Hook (1991)

(Second viewing, On TV, December 2016) I remember two or three jokes from my first viewing of Hook more than twenty years ago, but not a whole lot more. I have noted a certain polarization of opinion about the film—a lot of regular people like it, while critics don’t. I watched the film in regular-person mode, and wasn’t displeased from the experience: Despite claims of this being a sequel to the original Pan, Hook is very much a retelling … so closely so that it gives rise to some vexing issues (as in: “why bother?”) There is a very late-eighties quality to the way the action is staged in Neverland, prisoner of limited soundstage sets and the special effects technology of the time.

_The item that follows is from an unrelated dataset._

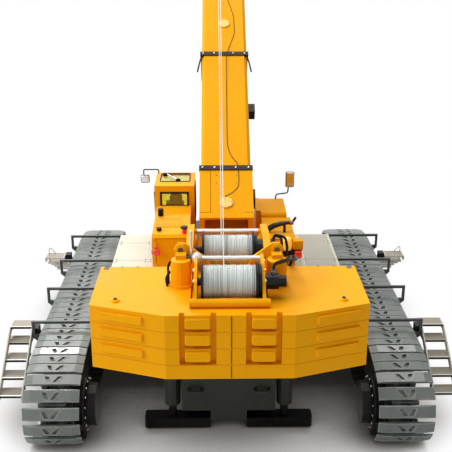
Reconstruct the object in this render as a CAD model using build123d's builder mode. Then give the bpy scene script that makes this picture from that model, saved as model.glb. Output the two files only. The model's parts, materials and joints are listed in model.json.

As a take on the Peter Pan mythos, it’s decent without being exceptional or revolutionary—it’s still miles better than the 2016 Pan, although not quite as successful as 2003’s Peter Pan. Julia Roberts isn’t bad as Tinkerbell, although her unrequited romance is good for a few raised eyebrows. Robin Williams is OK as Peter, but it’s hard to avoid thinking that another actor may have been better-suited for the role. Meanwhile, Dustin Hoffman seems as if he’s having a lot of fun in the titular role. While Steven Spielberg directs, there is little here to reflect his legendary touch. It does strike me that Hook fits almost perfectly with the latest Disney craze of remaking its classic animated movies as live action. Perhaps contemporary opinion about the film will be more forgiving than the critical roasting it got at the time. Until that reconsecration, the result is perfectly watchable and squarely in the middle of the various takes on Peter Pan.